Start of Dataset section

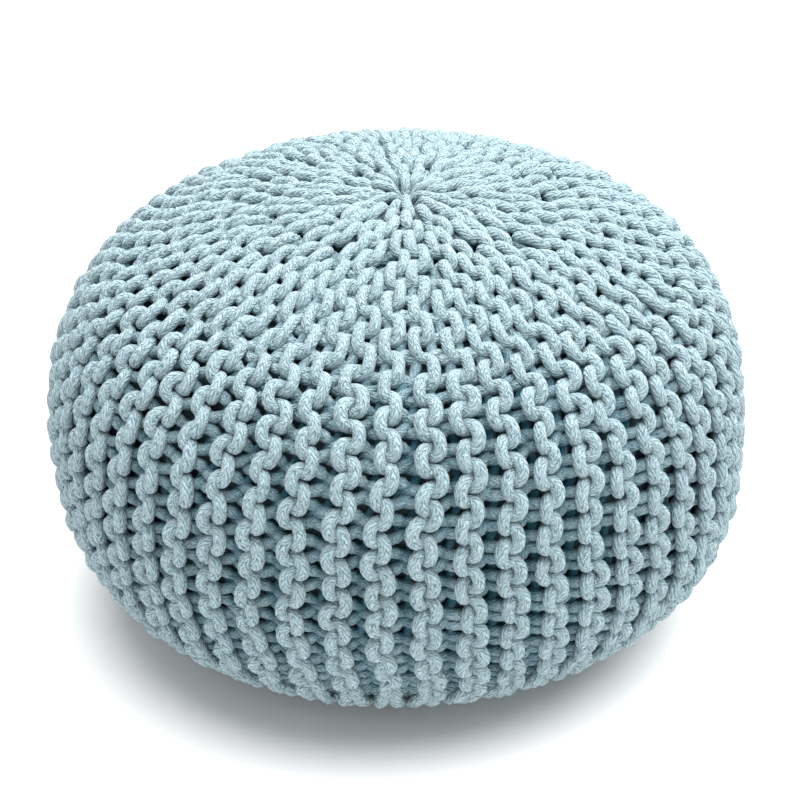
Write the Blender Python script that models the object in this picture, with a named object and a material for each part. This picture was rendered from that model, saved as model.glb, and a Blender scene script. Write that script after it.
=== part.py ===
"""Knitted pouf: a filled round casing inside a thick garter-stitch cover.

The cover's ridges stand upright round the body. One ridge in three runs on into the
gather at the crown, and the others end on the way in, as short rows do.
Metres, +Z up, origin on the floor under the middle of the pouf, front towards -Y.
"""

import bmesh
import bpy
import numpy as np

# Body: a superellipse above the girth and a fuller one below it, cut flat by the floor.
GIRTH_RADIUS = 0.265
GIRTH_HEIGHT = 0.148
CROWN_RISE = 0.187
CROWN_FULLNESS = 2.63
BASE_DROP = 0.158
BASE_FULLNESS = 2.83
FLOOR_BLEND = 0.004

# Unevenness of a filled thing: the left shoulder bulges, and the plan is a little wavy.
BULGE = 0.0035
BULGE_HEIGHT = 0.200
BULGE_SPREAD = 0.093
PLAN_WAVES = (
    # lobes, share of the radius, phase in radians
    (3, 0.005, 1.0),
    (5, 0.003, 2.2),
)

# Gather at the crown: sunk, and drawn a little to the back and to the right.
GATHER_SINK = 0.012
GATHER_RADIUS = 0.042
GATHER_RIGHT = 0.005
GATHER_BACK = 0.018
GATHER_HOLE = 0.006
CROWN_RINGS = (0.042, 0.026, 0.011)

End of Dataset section

### [Given task]
Quote the material exactly, leaving nothing out.

### [Correct response]
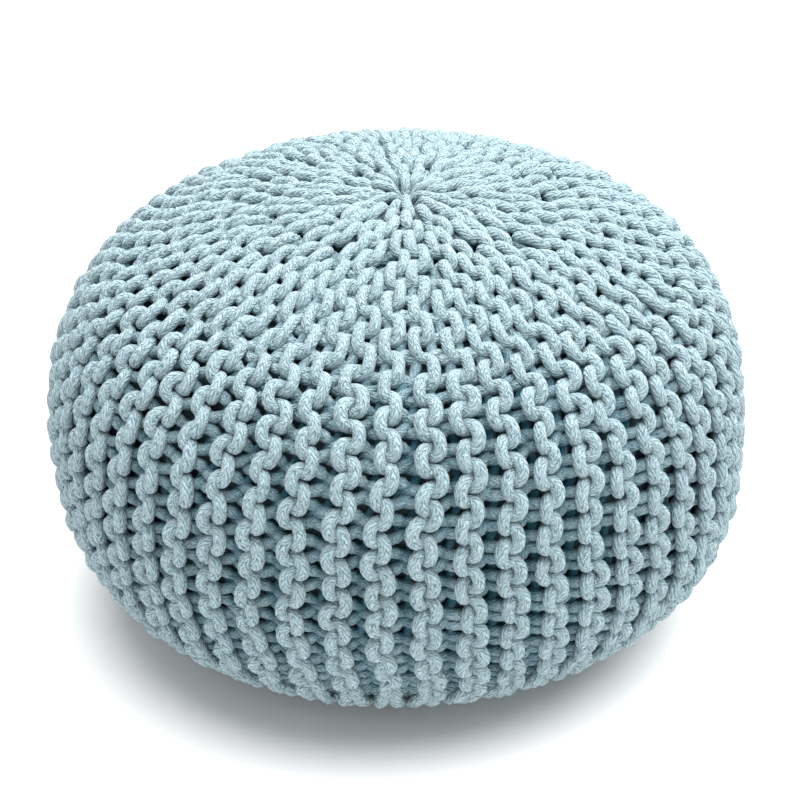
Write the Blender Python script that models the object in this picture, with a named object and a material for each part. This picture was rendered from that model, saved as model.glb, and a Blender scene script. Write that script after it.
=== part.py ===
"""Knitted pouf: a filled round casing inside a thick garter-stitch cover.

The cover's ridges stand upright round the body. One ridge in three runs on into the
gather at the crown, and the others end on the way in, as short rows do.
Metres, +Z up, origin on the floor under the middle of the pouf, front towards -Y.
"""

import bmesh
import bpy
import numpy as np

# Body: a superellipse above the girth and a fuller one below it, cut flat by the floor.
GIRTH_RADIUS = 0.265
GIRTH_HEIGHT = 0.148
CROWN_RISE = 0.187
CROWN_FULLNESS = 2.63
BASE_DROP = 0.158
BASE_FULLNESS = 2.83
FLOOR_BLEND = 0.004

# Unevenness of a filled thing: the left shoulder bulges, and the plan is a little wavy.
BULGE = 0.0035
BULGE_HEIGHT = 0.200
BULGE_SPREAD = 0.093
PLAN_WAVES = (
    # lobes, share of the radius, phase in radians
    (3, 0.005, 1.0),
    (5, 0.003, 2.2),
)

# Gather at the crown: sunk, and drawn a little to the back and to the right.
GATHER_SINK = 0.012
GATHER_RADIUS = 0.042
GATHER_RIGHT = 0.005
GATHER_BACK = 0.018
GATHER_HOLE = 0.006
CROWN_RINGS = (0.042, 0.026, 0.011)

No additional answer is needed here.